Suriye hayali için bugüne kadar milyarlarca dolar para harcadık. O paralar uçtu gitti.
Üstelik son zamanlarda askerimizi soktuk, Suriye topraklarında 19 şehit verdik.
Yeni “Komşularımız (!)” orada duruyor. Bazılarının bayrakları, ya da paçavraları sınırımızda asılı.
Özellikle IŞİD ve PKK’nın!

* * *

Şimdi, Türkiye Cumhuriyeti olarak uğratıldığımız bu hezimet sonrasında bizi yönetenlere sormak gerekiyor:
Bu hezimetin sorumlusu kimdir arkadaş?
Bunu yaratanlar hesap vermeyecek mi, onlardan hesap sorulmayacak mı?
“Esad’ı devireceğiz” deyip işe giriştiler ama yüzlerine gözlerine bulaştırdılar. Adam çok dayak yedi, ülkesi mahvoldu. Ancak yerinde oturuyor ve kazandı gibi.
Cumhurbaşkanı sorumsuzdur, eyvallah. Ondan hesap sormak yasal açıdan söz konusu değildir.
Peki ya bu Suriye belasını Dışişleri Bakanı ve Başbakan kimliği ile başımıza sardıran Davutoğlu Ahmet’ten hesap sorulmayacak mı?
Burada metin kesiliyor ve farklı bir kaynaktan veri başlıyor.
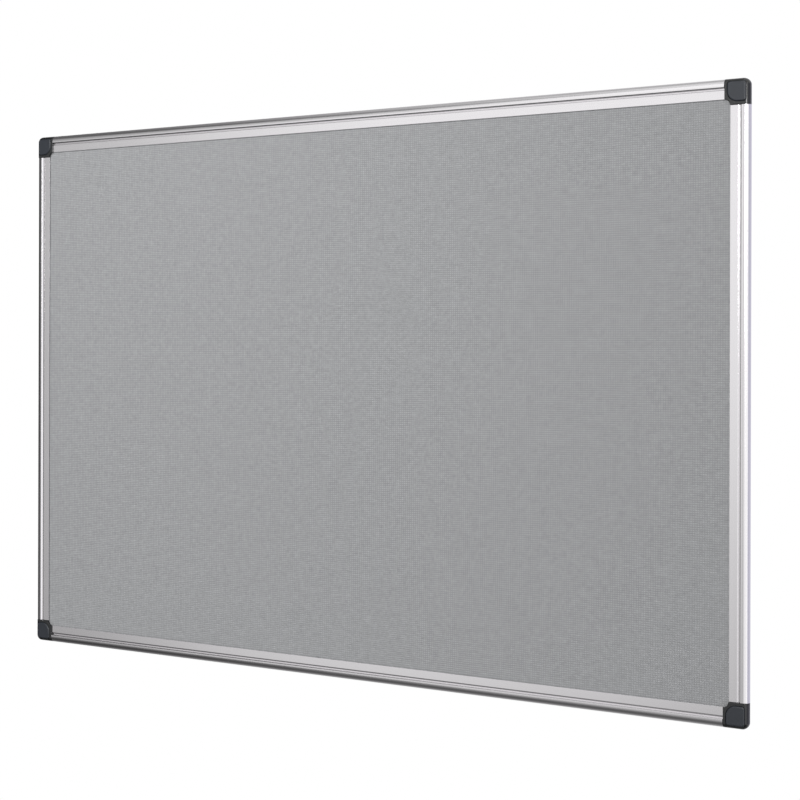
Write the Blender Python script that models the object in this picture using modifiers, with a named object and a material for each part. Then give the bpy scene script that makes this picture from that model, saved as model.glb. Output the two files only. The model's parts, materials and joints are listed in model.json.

Uluslararası alanda saygınlığımızı sıfırladık, üstelik üç milyon sığınmacı başımıza bela oldu. Şimdi Halep’ten kaçanlar da gelmek üzere!
Kusura bakmasınlar ama milyarlarca dolarımız bok yoluna gitti. Şimdi AB’den para dileniyoruz!
Bu olanların hesabı Türkiye’yi yönetenlere sorulmazsa neyin sorulur?
Kim kimden hesap soracak, bilen varsa anlatsın.